With a pre-tour warm-up gig at Toronto's Mod Club Theatre last week leaning quite heavily on the to-be-released material, Mayer says he's looking forward to playing the new songs in a live setting, but he's also enjoying reworking some older studio favourites like "Something's Missing" and "Daughters."

"It's nice being able to go back and pay tribute to some of the older songs," he says. "These newer songs, though, they're taking me to someplace different.

"I'm having so much fun, playing these songs that I want to explore this record," he says, before adding that his two month tour with Crow will be followed by a series of solo-headlining dates.

"Then, I want to make an acoustic record out in California and I want to have the album based around my life. I want to make the record in the afternoon and go out at night."

"Heck, maybe," he smiles, "I'll make a whole record of happy songs.

"I like doing the opposite of what I've just done. If you've had enough John Mayer Trio, the next thing you want is John Mayer.

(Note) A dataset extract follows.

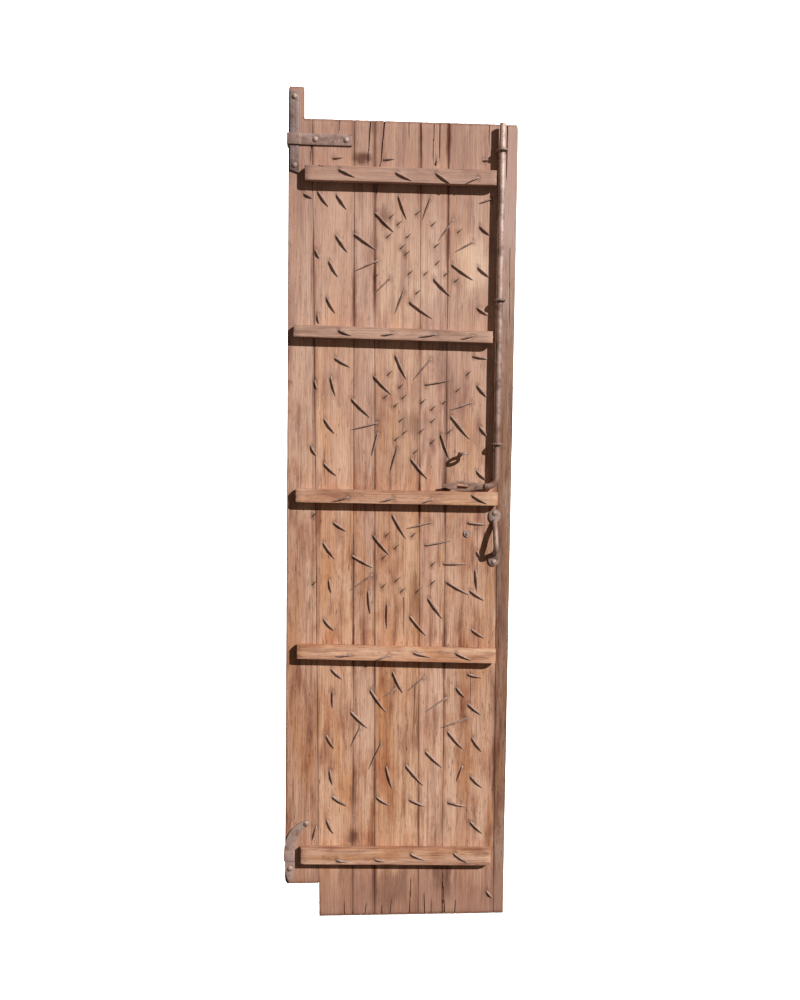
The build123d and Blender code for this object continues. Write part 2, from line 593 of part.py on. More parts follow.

When you've had enough John Mayer, maybe the next thing you want is John Mayer with just an acoustic guitar, like it was in 1999.

"When it's all said and done, even if you aren't crazy with what I'm doing right now, if you wait around long enough I may come up with something that speaks to you."

"Continuum" is in stores September 12th.

John Mayer and Sheryl Crow play Vancouver's Pacific Coliseum on Sept. 22nd.